Every year, Yeshe De ships thousands of books out to Bodh Gaya, to be freely distributed to pilgrims. To date, more than 3.7 million traditional Tibetan texts have been distributed; these books have included 3,877 unique titles and over 850 authors. They have reached over 3,300 monasteries and centers in India, Sikkim, Nepal, Bhutan and Tibet. Not only are these books reaching traditional monastic communities, they are reaching lay practitioners who would never formerly have had access to written Buddhist scripture. At Bodh Gaya, knowledge, the key to wisdom, is spreading like wildfire.

“Prayers of the Ancient Ones” opens with a shot of orange-draped monks seated on the ground below the Mahabodhi Temple’s primary stupa (sacred reliquary shrine). Light cuts through the leaves of the temple’s trees; the setting ignites. While the film follows the journey of the sacred texts annually distributed at the Monlam, it also charts the journey of Tarthang Rinpoche, and paints a picture of an even greater collective journey toward peace. The cinematography is sweeping and rich; the film combines historical footage with recent footage to emphasize how confluence propels the World Peace Ceremony. The documentary’s score is lyrical and profound, and the film is enriched by several on-site interviews with pilgrims. If slow at times, “Prayers of the Ancient Ones” is moving and beautiful — the story of many communities empowered to give. It effectively charts a path to peace through cinematography, through an abundance of visual perspectives alive with dynamism, but deeply quiet. The message is of inner transformation through knowledge.

Inside the Union Hamid Karzai rises and prepares to leave.
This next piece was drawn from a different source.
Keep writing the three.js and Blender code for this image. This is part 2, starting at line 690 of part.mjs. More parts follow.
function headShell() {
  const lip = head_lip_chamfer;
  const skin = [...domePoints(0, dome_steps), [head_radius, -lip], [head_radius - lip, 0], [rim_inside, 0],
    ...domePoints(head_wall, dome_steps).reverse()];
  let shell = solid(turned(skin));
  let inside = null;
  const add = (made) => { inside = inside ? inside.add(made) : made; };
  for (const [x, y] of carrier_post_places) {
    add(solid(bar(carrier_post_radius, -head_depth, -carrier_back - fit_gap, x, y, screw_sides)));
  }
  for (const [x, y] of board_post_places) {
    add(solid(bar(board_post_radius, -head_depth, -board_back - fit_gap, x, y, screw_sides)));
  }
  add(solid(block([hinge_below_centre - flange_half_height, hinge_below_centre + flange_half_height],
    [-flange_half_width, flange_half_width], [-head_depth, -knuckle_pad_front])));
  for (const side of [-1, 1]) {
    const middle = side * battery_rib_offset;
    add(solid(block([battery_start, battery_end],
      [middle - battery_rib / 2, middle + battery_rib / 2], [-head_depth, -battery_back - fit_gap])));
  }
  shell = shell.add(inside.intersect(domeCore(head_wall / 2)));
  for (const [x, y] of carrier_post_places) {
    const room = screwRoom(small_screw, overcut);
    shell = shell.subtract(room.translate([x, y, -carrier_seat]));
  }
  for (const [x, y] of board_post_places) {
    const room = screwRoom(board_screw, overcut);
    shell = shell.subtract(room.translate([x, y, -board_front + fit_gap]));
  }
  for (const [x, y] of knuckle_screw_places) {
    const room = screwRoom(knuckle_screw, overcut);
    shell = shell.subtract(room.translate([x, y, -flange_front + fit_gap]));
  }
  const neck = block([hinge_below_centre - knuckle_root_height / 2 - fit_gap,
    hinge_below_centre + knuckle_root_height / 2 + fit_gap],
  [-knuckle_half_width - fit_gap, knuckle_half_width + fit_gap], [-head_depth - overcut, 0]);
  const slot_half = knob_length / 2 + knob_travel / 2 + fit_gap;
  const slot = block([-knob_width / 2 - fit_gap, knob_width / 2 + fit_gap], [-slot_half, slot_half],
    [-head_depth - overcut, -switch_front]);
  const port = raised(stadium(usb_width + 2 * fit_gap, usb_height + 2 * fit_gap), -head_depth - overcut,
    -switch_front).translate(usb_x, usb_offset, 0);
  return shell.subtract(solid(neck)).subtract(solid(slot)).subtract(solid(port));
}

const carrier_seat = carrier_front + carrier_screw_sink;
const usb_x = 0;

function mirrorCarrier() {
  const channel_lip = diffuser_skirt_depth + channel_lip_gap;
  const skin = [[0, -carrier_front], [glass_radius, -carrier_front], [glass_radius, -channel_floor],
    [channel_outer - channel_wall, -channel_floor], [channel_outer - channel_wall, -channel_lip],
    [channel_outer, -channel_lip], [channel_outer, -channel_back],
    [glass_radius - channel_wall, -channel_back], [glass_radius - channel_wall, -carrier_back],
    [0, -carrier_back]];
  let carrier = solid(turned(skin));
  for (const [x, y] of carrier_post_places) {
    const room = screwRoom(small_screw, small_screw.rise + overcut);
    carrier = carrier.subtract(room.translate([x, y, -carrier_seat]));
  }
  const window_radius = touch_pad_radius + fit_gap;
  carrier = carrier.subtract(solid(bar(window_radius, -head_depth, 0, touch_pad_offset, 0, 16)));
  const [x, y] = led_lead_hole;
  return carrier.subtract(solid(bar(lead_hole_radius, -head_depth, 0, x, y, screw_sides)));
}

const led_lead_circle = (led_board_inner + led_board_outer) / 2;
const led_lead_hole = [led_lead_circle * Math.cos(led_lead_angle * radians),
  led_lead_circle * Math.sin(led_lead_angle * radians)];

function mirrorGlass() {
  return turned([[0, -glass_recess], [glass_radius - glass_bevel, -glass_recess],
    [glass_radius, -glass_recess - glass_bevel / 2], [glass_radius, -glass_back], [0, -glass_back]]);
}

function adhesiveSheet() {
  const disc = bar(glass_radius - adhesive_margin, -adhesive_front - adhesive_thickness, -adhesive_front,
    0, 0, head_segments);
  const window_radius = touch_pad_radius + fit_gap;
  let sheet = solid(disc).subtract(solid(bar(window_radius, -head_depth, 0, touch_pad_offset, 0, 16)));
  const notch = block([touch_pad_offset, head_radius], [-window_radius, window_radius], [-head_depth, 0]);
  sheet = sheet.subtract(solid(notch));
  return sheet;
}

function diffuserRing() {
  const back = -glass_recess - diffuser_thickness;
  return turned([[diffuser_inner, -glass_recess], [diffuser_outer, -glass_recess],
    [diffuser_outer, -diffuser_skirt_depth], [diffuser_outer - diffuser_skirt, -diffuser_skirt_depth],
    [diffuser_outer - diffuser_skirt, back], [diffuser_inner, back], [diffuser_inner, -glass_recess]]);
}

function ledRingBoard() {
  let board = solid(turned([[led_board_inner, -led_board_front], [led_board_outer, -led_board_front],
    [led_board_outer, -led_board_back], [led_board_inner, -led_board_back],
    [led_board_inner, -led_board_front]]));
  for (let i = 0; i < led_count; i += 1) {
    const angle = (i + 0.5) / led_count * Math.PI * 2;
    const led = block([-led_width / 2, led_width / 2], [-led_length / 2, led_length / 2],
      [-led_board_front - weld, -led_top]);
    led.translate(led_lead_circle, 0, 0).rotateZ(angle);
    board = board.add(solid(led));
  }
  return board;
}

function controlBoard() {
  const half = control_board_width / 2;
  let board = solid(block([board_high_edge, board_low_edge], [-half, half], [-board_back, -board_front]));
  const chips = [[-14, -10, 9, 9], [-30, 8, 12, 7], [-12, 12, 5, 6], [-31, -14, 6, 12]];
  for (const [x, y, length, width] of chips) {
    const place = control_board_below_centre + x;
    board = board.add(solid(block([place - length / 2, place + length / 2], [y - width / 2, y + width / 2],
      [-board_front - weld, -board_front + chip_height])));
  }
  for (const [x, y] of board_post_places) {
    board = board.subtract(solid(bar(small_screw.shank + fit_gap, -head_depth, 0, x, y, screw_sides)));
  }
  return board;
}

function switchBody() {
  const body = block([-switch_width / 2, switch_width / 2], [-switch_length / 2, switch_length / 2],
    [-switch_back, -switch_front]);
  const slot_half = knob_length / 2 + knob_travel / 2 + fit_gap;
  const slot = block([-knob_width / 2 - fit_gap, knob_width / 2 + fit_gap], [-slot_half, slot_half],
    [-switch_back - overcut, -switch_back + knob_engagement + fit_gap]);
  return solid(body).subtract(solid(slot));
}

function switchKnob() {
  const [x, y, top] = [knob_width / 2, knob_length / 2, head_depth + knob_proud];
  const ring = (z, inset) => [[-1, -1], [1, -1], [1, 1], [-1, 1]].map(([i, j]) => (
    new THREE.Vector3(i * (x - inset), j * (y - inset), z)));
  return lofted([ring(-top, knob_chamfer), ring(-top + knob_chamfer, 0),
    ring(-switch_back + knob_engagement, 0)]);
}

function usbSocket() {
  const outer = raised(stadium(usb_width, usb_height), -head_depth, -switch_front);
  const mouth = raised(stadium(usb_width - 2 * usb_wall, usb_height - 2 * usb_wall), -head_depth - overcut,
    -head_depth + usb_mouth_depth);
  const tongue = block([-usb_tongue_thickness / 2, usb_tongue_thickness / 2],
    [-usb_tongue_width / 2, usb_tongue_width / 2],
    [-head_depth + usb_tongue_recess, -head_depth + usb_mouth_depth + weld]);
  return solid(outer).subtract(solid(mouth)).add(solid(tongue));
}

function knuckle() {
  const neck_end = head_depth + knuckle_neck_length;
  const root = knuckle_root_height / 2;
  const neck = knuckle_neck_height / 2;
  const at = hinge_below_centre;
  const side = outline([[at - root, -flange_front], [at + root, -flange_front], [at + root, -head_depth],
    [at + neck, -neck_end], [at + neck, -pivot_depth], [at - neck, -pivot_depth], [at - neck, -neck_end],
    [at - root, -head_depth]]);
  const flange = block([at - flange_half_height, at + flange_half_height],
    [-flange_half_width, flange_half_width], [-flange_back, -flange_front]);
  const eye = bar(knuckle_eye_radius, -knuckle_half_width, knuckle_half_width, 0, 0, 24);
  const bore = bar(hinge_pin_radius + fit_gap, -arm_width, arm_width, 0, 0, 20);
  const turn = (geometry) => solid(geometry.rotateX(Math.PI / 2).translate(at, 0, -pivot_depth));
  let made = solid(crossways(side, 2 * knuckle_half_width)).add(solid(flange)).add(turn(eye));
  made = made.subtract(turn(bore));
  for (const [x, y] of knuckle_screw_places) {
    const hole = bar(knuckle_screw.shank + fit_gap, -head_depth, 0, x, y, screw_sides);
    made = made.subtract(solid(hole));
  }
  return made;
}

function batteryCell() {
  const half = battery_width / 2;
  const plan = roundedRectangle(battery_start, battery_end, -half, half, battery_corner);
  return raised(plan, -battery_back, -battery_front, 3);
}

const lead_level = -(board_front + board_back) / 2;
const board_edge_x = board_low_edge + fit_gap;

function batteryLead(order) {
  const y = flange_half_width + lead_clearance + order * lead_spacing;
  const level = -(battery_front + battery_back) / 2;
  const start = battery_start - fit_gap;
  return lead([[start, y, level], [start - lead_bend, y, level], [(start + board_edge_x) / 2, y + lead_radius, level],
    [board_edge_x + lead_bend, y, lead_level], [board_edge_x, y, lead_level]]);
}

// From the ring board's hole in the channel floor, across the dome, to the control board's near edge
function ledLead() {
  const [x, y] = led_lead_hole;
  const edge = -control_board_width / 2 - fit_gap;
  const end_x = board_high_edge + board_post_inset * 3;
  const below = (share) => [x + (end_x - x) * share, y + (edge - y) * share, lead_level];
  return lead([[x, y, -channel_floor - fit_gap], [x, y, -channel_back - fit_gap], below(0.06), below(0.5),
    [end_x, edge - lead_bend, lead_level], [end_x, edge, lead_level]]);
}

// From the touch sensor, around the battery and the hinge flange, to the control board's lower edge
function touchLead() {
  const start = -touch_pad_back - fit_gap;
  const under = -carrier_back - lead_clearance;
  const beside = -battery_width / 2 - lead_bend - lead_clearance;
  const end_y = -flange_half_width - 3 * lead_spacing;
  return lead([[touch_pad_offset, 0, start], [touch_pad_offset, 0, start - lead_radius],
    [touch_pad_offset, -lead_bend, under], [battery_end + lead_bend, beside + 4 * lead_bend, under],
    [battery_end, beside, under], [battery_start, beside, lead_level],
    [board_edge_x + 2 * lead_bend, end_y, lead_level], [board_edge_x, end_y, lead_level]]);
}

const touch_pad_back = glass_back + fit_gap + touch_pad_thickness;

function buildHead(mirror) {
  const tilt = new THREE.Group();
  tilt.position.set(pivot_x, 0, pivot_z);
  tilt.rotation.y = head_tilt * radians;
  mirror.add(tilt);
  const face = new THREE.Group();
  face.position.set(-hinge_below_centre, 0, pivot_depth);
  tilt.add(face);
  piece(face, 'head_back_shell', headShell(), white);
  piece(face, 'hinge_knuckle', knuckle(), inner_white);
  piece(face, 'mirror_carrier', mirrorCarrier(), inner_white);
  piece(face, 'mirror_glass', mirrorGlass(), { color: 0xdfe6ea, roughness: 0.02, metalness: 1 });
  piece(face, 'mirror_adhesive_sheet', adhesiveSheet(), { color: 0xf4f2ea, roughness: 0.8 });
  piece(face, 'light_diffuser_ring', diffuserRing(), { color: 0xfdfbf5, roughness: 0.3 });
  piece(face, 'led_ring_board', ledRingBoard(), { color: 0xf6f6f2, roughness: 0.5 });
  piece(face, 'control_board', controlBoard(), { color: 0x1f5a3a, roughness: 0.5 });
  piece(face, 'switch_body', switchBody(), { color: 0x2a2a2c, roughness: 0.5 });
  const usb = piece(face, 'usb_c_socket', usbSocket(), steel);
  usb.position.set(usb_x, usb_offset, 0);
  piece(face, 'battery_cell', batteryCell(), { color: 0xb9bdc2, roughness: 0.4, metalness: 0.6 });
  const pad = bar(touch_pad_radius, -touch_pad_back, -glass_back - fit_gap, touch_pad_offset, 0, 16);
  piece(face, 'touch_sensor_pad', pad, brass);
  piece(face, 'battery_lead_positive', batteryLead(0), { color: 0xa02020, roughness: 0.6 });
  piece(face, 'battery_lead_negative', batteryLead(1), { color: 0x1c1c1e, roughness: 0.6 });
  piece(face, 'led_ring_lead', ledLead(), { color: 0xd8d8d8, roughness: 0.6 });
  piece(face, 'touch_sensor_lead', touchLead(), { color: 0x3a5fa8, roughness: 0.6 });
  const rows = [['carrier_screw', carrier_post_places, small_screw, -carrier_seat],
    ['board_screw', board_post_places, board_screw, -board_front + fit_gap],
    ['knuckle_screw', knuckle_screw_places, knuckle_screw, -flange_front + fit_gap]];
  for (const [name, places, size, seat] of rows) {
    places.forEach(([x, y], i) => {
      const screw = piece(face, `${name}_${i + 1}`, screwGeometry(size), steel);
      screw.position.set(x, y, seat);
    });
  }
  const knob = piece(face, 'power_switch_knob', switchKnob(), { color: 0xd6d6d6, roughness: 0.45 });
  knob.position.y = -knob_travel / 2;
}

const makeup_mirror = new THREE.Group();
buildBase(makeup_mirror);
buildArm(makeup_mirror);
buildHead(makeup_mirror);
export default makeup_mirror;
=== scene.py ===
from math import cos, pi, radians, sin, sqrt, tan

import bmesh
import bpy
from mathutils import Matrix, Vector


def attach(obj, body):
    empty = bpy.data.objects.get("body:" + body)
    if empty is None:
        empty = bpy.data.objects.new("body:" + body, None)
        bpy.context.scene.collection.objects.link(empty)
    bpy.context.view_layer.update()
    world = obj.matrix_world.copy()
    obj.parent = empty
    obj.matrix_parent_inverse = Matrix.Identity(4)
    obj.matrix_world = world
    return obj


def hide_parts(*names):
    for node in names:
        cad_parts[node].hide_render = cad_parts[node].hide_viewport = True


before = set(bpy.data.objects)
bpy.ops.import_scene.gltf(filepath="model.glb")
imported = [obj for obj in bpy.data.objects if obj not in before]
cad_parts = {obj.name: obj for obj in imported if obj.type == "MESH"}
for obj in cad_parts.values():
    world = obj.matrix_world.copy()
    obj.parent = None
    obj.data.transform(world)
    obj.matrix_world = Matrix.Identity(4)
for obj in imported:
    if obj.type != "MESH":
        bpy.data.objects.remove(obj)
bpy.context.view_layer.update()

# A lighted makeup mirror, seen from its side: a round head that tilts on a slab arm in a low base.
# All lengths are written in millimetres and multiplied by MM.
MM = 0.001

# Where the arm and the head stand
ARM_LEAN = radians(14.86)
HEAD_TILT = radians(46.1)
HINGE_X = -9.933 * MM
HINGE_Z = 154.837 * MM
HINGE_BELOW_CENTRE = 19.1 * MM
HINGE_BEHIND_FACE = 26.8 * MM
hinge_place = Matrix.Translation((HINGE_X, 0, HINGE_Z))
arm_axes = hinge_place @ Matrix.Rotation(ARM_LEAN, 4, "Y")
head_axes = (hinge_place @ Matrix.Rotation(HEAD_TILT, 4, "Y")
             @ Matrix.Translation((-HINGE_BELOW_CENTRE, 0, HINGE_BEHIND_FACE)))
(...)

There is a moment of silence before the shuffle. As students begin to stand I look around me; I wonder how much of the evening will live on through memory. Karzai spoke passionately about Afghanistan’s strength, Afghanistan’s future, Afghanistan’s peace. But his address lacked substance and clarity of aim. What does and will peace mean for Afghanistan? How will peace find its way to the core of a cultural fabric where education for all, the foundation of peace, is still a seedling?